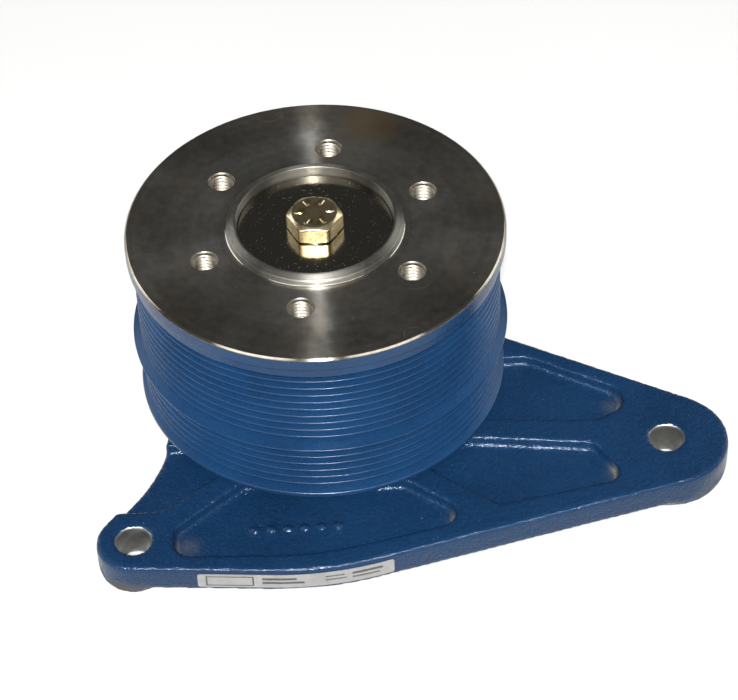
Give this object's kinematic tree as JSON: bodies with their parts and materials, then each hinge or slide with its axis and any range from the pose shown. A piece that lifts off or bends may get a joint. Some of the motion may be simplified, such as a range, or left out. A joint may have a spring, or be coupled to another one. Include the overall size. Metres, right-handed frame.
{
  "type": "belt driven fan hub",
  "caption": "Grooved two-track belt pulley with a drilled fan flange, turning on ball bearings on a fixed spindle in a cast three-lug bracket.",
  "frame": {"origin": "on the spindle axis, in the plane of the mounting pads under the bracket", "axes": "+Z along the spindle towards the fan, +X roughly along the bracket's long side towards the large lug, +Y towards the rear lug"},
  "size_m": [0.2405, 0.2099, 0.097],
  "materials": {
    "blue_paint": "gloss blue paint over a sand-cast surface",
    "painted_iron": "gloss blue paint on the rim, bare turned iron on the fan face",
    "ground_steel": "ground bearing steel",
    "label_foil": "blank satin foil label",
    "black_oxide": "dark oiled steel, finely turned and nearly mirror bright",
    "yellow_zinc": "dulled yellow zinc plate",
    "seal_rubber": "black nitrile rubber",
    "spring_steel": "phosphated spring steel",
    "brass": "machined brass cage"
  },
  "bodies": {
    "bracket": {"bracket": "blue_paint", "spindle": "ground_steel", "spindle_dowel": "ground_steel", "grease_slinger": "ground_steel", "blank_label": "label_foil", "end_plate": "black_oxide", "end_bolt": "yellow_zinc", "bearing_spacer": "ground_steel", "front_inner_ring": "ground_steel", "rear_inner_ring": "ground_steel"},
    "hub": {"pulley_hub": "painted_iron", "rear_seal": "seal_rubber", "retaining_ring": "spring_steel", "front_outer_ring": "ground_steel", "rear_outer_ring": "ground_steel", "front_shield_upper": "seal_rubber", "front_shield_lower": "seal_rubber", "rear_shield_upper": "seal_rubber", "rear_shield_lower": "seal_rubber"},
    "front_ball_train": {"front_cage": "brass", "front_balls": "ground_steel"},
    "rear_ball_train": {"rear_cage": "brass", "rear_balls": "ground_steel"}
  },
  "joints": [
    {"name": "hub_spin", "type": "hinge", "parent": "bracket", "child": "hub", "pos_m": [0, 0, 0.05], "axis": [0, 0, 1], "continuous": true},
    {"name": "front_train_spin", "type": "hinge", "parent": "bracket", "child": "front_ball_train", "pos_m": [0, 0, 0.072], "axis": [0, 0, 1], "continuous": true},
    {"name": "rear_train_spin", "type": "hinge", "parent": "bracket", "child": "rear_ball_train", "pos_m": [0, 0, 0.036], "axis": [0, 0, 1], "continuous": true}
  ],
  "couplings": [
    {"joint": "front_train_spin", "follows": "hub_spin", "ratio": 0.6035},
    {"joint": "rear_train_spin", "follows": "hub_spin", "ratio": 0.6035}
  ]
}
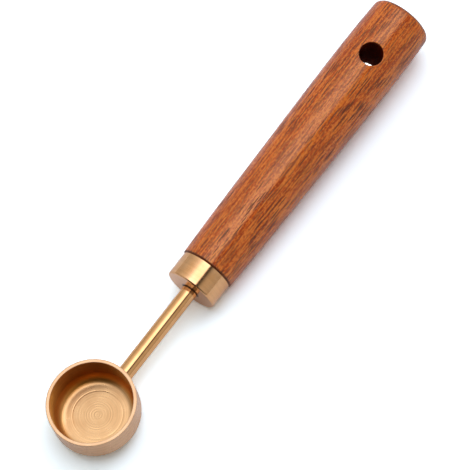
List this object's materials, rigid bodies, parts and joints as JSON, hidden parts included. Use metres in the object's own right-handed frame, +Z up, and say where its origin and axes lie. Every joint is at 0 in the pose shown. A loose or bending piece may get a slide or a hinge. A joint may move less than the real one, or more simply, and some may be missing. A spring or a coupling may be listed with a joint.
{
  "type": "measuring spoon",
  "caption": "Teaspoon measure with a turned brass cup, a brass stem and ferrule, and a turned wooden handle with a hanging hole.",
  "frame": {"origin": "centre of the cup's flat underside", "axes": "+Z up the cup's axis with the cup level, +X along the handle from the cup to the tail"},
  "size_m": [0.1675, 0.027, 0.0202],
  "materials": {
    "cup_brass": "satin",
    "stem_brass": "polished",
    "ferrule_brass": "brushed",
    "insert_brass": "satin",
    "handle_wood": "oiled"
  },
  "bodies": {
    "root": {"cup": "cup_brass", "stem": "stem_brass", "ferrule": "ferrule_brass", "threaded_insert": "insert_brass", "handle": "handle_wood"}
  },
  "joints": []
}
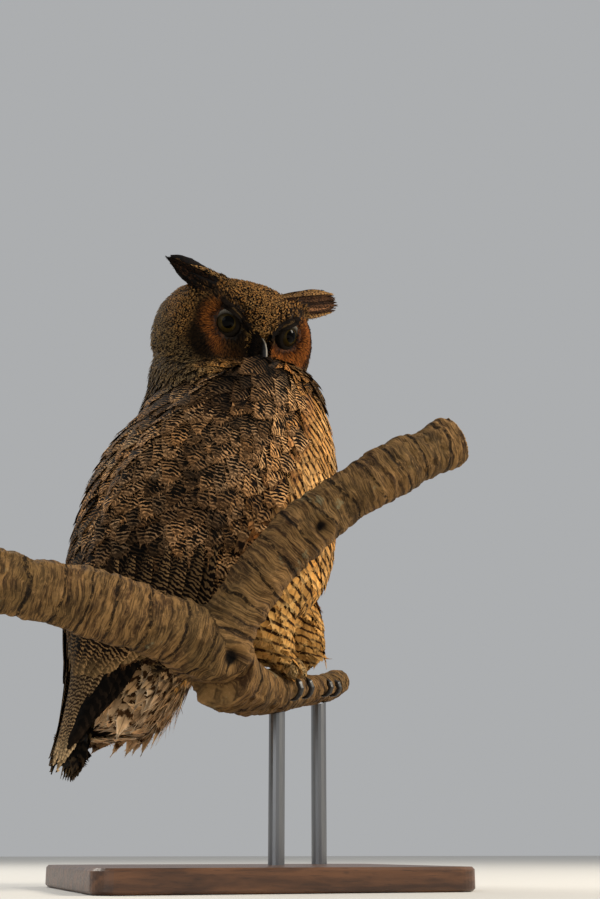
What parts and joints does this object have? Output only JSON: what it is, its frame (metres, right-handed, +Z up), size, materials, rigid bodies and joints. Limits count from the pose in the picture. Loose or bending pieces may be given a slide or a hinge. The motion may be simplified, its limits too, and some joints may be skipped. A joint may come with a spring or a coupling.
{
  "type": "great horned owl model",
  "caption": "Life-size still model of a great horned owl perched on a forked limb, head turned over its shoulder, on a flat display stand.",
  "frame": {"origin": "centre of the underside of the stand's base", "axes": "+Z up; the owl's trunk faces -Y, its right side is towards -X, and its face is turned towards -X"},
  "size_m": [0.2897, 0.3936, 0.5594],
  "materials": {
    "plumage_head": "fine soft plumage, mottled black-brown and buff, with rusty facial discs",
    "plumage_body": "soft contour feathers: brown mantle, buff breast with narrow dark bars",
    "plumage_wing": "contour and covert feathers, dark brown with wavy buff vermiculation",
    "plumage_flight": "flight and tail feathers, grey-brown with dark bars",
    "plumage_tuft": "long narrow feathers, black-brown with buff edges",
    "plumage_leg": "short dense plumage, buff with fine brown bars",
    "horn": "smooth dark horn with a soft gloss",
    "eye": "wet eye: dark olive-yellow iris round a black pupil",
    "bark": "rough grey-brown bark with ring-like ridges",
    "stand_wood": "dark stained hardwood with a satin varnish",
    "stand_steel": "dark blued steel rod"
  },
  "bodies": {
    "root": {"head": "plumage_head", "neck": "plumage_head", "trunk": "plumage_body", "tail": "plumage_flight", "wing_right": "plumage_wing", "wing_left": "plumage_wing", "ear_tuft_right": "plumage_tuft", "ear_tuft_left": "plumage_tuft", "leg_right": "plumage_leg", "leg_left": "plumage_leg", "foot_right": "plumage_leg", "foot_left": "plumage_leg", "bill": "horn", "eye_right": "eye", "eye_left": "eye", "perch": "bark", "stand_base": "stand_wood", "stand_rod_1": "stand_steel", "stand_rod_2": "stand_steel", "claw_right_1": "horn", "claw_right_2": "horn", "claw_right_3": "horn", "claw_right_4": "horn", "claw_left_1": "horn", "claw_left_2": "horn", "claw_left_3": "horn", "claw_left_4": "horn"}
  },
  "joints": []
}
********
• _Exercise_
The records above should be repeated in full, exactly as given.

• _Output_
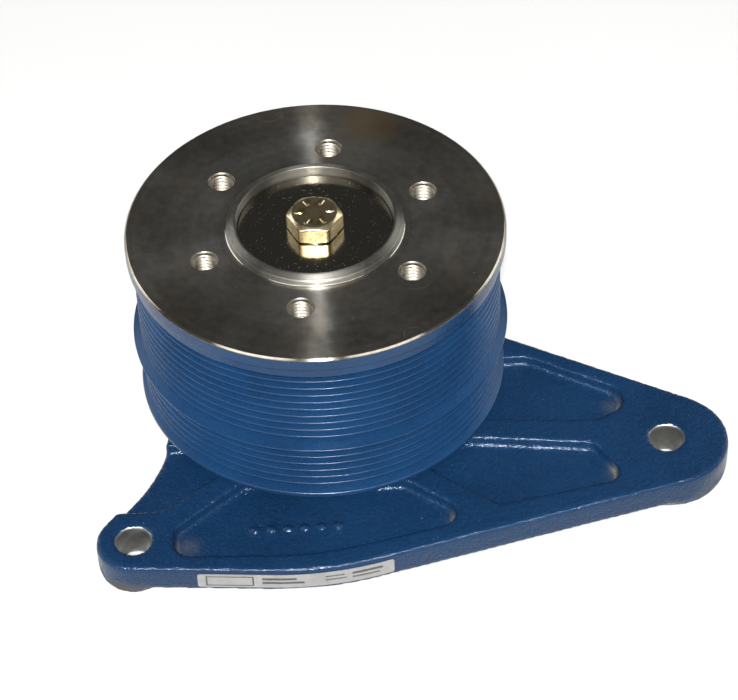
Give this object's kinematic tree as JSON: bodies with their parts and materials, then each hinge or slide with its axis and any range from the pose shown. A piece that lifts off or bends may get a joint. Some of the motion may be simplified, such as a range, or left out. A joint may have a spring, or be coupled to another one. Include the overall size. Metres, right-handed frame.
{
  "type": "belt driven fan hub",
  "caption": "Grooved two-track belt pulley with a drilled fan flange, turning on ball bearings on a fixed spindle in a cast three-lug bracket.",
  "frame": {"origin": "on the spindle axis, in the plane of the mounting pads under the bracket", "axes": "+Z along the spindle towards the fan, +X roughly along the bracket's long side towards the large lug, +Y towards the rear lug"},
  "size_m": [0.2405, 0.2099, 0.097],
  "materials": {
    "blue_paint": "gloss blue paint over a sand-cast surface",
    "painted_iron": "gloss blue paint on the rim, bare turned iron on the fan face",
    "ground_steel": "ground bearing steel",
    "label_foil": "blank satin foil label",
    "black_oxide": "dark oiled steel, finely turned and nearly mirror bright",
    "yellow_zinc": "dulled yellow zinc plate",
    "seal_rubber": "black nitrile rubber",
    "spring_steel": "phosphated spring steel",
    "brass": "machined brass cage"
  },
  "bodies": {
    "bracket": {"bracket": "blue_paint", "spindle": "ground_steel", "spindle_dowel": "ground_steel", "grease_slinger": "ground_steel", "blank_label": "label_foil", "end_plate": "black_oxide", "end_bolt": "yellow_zinc", "bearing_spacer": "ground_steel", "front_inner_ring": "ground_steel", "rear_inner_ring": "ground_steel"},
    "hub": {"pulley_hub": "painted_iron", "rear_seal": "seal_rubber", "retaining_ring": "spring_steel", "front_outer_ring": "ground_steel", "rear_outer_ring": "ground_steel", "front_shield_upper": "seal_rubber", "front_shield_lower": "seal_rubber", "rear_shield_upper": "seal_rubber", "rear_shield_lower": "seal_rubber"},
    "front_ball_train": {"front_cage": "brass", "front_balls": "ground_steel"},
    "rear_ball_train": {"rear_cage": "brass", "rear_balls": "ground_steel"}
  },
  "joints": [
    {"name": "hub_spin", "type": "hinge", "parent": "bracket", "child": "hub", "pos_m": [0, 0, 0.05], "axis": [0, 0, 1], "continuous": true},
    {"name": "front_train_spin", "type": "hinge", "parent": "bracket", "child": "front_ball_train", "pos_m": [0, 0, 0.072], "axis": [0, 0, 1], "continuous": true},
    {"name": "rear_train_spin", "type": "hinge", "parent": "bracket", "child": "rear_ball_train", "pos_m": [0, 0, 0.036], "axis": [0, 0, 1], "continuous": true}
  ],
  "couplings": [
    {"joint": "front_train_spin", "follows": "hub_spin", "ratio": 0.6035},
    {"joint": "rear_train_spin", "follows": "hub_spin", "ratio": 0.6035}
  ]
}
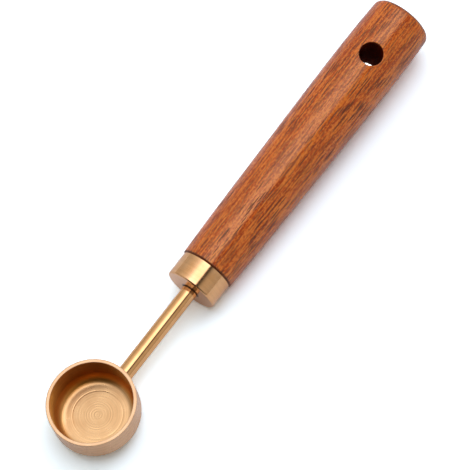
List this object's materials, rigid bodies, parts and joints as JSON, hidden parts included. Use metres in the object's own right-handed frame, +Z up, and say where its origin and axes lie. Every joint is at 0 in the pose shown. A loose or bending piece may get a slide or a hinge. A joint may move less than the real one, or more simply, and some may be missing. A spring or a coupling may be listed with a joint.
{
  "type": "measuring spoon",
  "caption": "Teaspoon measure with a turned brass cup, a brass stem and ferrule, and a turned wooden handle with a hanging hole.",
  "frame": {"origin": "centre of the cup's flat underside", "axes": "+Z up the cup's axis with the cup level, +X along the handle from the cup to the tail"},
  "size_m": [0.1675, 0.027, 0.0202],
  "materials": {
    "cup_brass": "satin",
    "stem_brass": "polished",
    "ferrule_brass": "brushed",
    "insert_brass": "satin",
    "handle_wood": "oiled"
  },
  "bodies": {
    "root": {"cup": "cup_brass", "stem": "stem_brass", "ferrule": "ferrule_brass", "threaded_insert": "insert_brass", "handle": "handle_wood"}
  },
  "joints": []
}
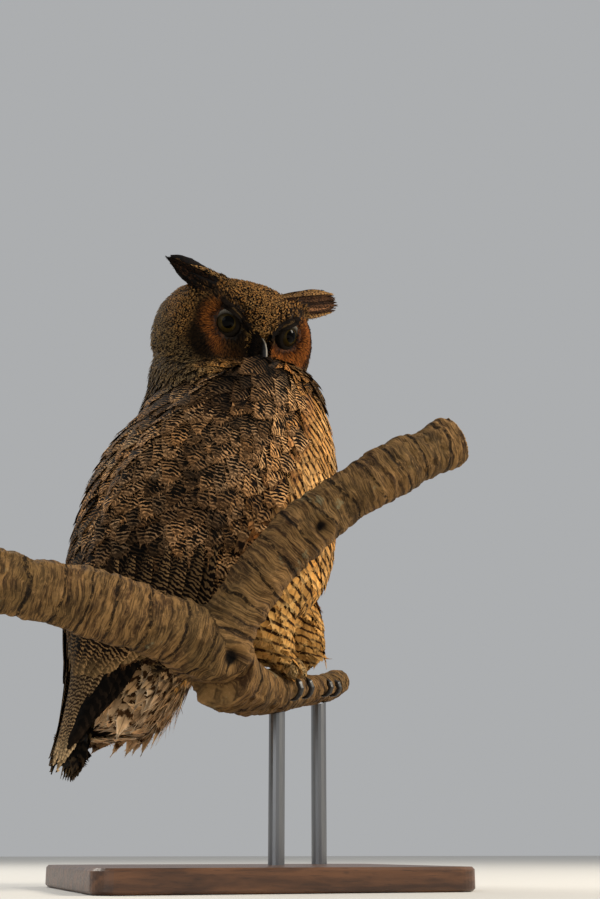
What parts and joints does this object have? Output only JSON: what it is, its frame (metres, right-handed, +Z up), size, materials, rigid bodies and joints. Limits count from the pose in the picture. Loose or bending pieces may be given a slide or a hinge. The motion may be simplified, its limits too, and some joints may be skipped. A joint may come with a spring or a coupling.
{
  "type": "great horned owl model",
  "caption": "Life-size still model of a great horned owl perched on a forked limb, head turned over its shoulder, on a flat display stand.",
  "frame": {"origin": "centre of the underside of the stand's base", "axes": "+Z up; the owl's trunk faces -Y, its right side is towards -X, and its face is turned towards -X"},
  "size_m": [0.2897, 0.3936, 0.5594],
  "materials": {
    "plumage_head": "fine soft plumage, mottled black-brown and buff, with rusty facial discs",
    "plumage_body": "soft contour feathers: brown mantle, buff breast with narrow dark bars",
    "plumage_wing": "contour and covert feathers, dark brown with wavy buff vermiculation",
    "plumage_flight": "flight and tail feathers, grey-brown with dark bars",
    "plumage_tuft": "long narrow feathers, black-brown with buff edges",
    "plumage_leg": "short dense plumage, buff with fine brown bars",
    "horn": "smooth dark horn with a soft gloss",
    "eye": "wet eye: dark olive-yellow iris round a black pupil",
    "bark": "rough grey-brown bark with ring-like ridges",
    "stand_wood": "dark stained hardwood with a satin varnish",
    "stand_steel": "dark blued steel rod"
  },
  "bodies": {
    "root": {"head": "plumage_head", "neck": "plumage_head", "trunk": "plumage_body", "tail": "plumage_flight", "wing_right": "plumage_wing", "wing_left": "plumage_wing", "ear_tuft_right": "plumage_tuft", "ear_tuft_left": "plumage_tuft", "leg_right": "plumage_leg", "leg_left": "plumage_leg", "foot_right": "plumage_leg", "foot_left": "plumage_leg", "bill": "horn", "eye_right": "eye", "eye_left": "eye", "perch": "bark", "stand_base": "stand_wood", "stand_rod_1": "stand_steel", "stand_rod_2": "stand_steel", "claw_right_1": "horn", "claw_right_2": "horn", "claw_right_3": "horn", "claw_right_4": "horn", "claw_left_1": "horn", "claw_left_2": "horn", "claw_left_3": "horn", "claw_left_4": "horn"}
  },
  "joints": []
}